Yazının başlığına bir mana veremeyenler üzülmesinler. Bende ilk gördüğümde anlamamış açıkçası absürt bir deneme olduğunu sanmıştım. Bu bir kitap adıdır. Evet bir kitaptan daha fazla bir eser olduğunu yazarını Harput günlerinde konuşmacı olarak dinledikten sonra anladım.

     İstanbul’da düzenlenen hemşeri günlerinde genel olarak mahalli ürünler, müzik ve halk oyunları gibi faaliyetlerin düzenlendiğini biliyoruz. Harput günleri daha farklı ve konulu bir etkinliğe imza attı. Bunun içinde en etkili olan da Hakan Demir’ in yazdığı bir kitap için yapılan açık hava toplantısıydı. Bu toplantıda Hakan Demir yazdığı kitap ile ilgili konuşma yapıyordu. Bir kitap için dinleyicisi oldukça fazla olduğunu söyleyebilirim. Yazının başında belirttiğim gibi Hakan Demir’in konuşmasını dinledikten sonra yazdığı kitabın hepimizi daha doğrusu geleceğimizi nasıl etkilediğini anladım. Çoğumuz daha doğrusu bizim nesil için teknolojik yenilikler burun kıvırılacak olarak görülür. Siz ne kadar burun kıvırırsanız kıvırın ya da karşı çıkın bunların hiçbir faydasının olmadığını karşınıza çıkınca göreceksiniz. Bereket genç nesil bu gelişmelere karşı duyarsız değildir. Bana göre genç nesli temsil eden Hakan Demir’ de buna ilgisiz kalmayarak gelecekte bizleri nelerin beklediğini edebiyatçı olmamasına ve ilk defa bir roman yazarak göstermiştir.

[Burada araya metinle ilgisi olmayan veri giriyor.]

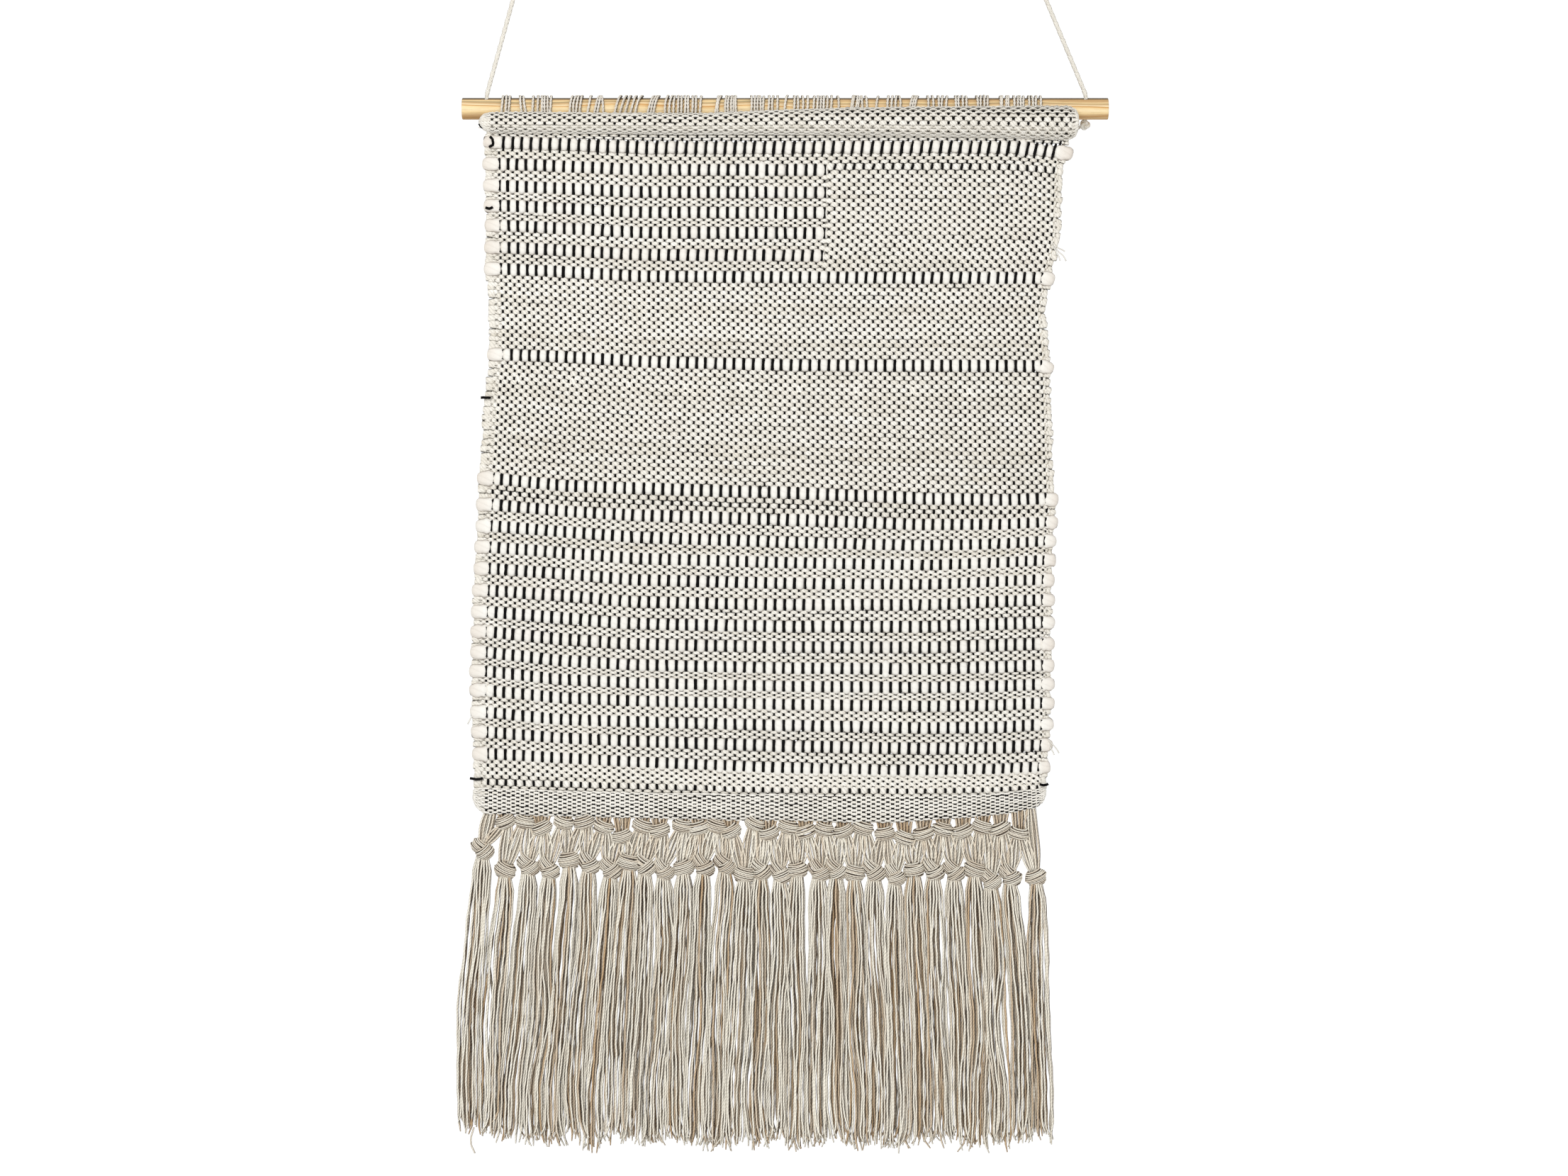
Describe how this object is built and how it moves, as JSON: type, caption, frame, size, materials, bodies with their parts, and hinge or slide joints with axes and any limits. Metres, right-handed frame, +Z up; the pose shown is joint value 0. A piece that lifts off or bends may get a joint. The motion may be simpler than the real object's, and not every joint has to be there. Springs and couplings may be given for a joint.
{
  "type": "tapestry wall hanging",
  "caption": "Rectangular woven wall hanging lashed to a drilled wooden dowel on two taut cords, with ribbed stripes and a long knotted tassel fringe.",
  "frame": {"origin": "midway between the two hanging loops, at the height of the nails inside them", "axes": "+Z up, +X to the viewer's right along the dowel, -Y out of the woven face, +Y towards the wall"},
  "size_m": [0.6028, 0.0363, 1.1296],
  "materials": {
    "pine": "bare, lightly sanded",
    "cotton_cord": "braided cotton",
    "ivory_weft": "plain woven cotton",
    "lashing_yarn": "two-ply yarn",
    "fringe_yarn": "plied yarn, knotted",
    "black_warp": "matte thread",
    "jersey_strip": "soft stuffed strip"
  },
  "bodies": {
    "rail": {"dowel": "pine", "cord_left": "cotton_cord", "cord_right": "cotton_cord", "stopper_knot_left": "cotton_cord", "stopper_knot_right": "cotton_cord", "eye_knot_left": "cotton_cord", "eye_knot_right": "cotton_cord", "eye_loop_left": "cotton_cord", "eye_loop_right": "cotton_cord"},
    "cloth": {"top_hem": "ivory_weft", "woven_panel": "ivory_weft", "bottom_hem": "ivory_weft", "lashing_01": "lashing_yarn", "lashing_02": "lashing_yarn", "lashing_03": "lashing_yarn", "lashing_04": "lashing_yarn", "lashing_05": "lashing_yarn", "lashing_06": "lashing_yarn", "lashing_07": "lashing_yarn", "lashing_08": "lashing_yarn", "lashing_09": "lashing_yarn", "lashing_10": "lashing_yarn", "lashing_11": "lashing_yarn", "lashing_12": "lashing_yarn", "lashing_13": "lashing_yarn", "lashing_14": "lashing_yarn", "lashing_15": "lashing_yarn", "lashing_16": "lashing_yarn", "lashing_17": "lashing_yarn"},
    "fringe": {"knot_net": "fringe_yarn", "tassel_01": "fringe_yarn", "tassel_02": "fringe_yarn", "tassel_03": "fringe_yarn", "tassel_04": "fringe_yarn", "tassel_05": "fringe_yarn", "tassel_06": "fringe_yarn", "tassel_07": "fringe_yarn", "tassel_08": "fringe_yarn", "tassel_09": "fringe_yarn", "tassel_10": "fringe_yarn", "tassel_11": "fringe_yarn", "tassel_12": "fringe_yarn", "tassel_13": "fringe_yarn", "tassel_14": "fringe_yarn", "tassel_15": "fringe_yarn", "tassel_16": "fringe_yarn", "tassel_17": "fringe_yarn", "tassel_18": "fringe_yarn", "tassel_19": "fringe_yarn", "tassel_20": "fringe_yarn", "tassel_21": "fringe_yarn", "tassel_22": "fringe_yarn", "tassel_23": "fringe_yarn", "tassel_24": "fringe_yarn", "tassel_25": "fringe_yarn", "tassel_26": "fringe_yarn", "tassel_27": "fringe_yarn", "tassel_28": "fringe_yarn", "tassel_29": "fringe_yarn"}
  },
  "joints": [
    {"name": "cloth_swing", "type": "hinge", "parent": "rail", "child": "cloth", "pos_m": [0, 0, -0.165], "axis": [-1, 0, 0], "range_deg": [0, 60]},
    {"name": "fringe_swing", "type": "hinge", "parent": "cloth", "child": "fringe", "pos_m": [0, -0.015, -0.82], "axis": [-1, 0, 0], "range_deg": [-60, 45]}
  ]
}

     Dijital teknolojilerin hızla yayıldığı bir zaman diliminden geçiyoruz. Buna kimsenin itirazı olmaz. Hem olsa bile dikkate alınmaz. Gelişen teknolojilere karşı koyamayacağımıza göre ve bu teknolojileri hayatımızda etkili olacaklarına göre neler yapmalıyız? Hakan Demir bu soruya cevap vermek için bir roman yazdı. Teknolojiyi konu alan bir roman türünün başka bir örneği var mı bilmiyorum. Sinemalarda teknolojiyi konu alan sayısız filmler elbette vardır. Çoğuna da hadi canım türünden alaya aldıklarımızda vardır. Bu kadarı da olmaz dediklerimiz gibi. Hakan Demir’ in kitabını bir çırpıda okudum. Ne kadar eksik tarafımın olduğunu anladım. Teknolojinin hayatımızdaki yeri ve gelecekteki yerinin neler olacağını düşündükçe bu tür kitapların sadece bir kitapla kalmamasını diledim. Felseverse bana göre eğer türünde ilk kitap ise ki bana göre bildiğim kadarı ile ilk kitaptır. Bir çığır açılmıştır. Bu çığırı da Hakan Demir açmıştır. Hakan Demir kitapta doğduğu toprakları ve üzerinde yaşadığı coğrafyadaki neredeyse bütün eserleri tadat ederek kitabına konu etmiştir. Hem de gelecekteki teknolojik gelişmeleri de katarak. Ancak bu teknolojik gelişmelere kayıtsız kalmanın ölümcül bir hata olacağını kitabı okuyunca anlıyoruz.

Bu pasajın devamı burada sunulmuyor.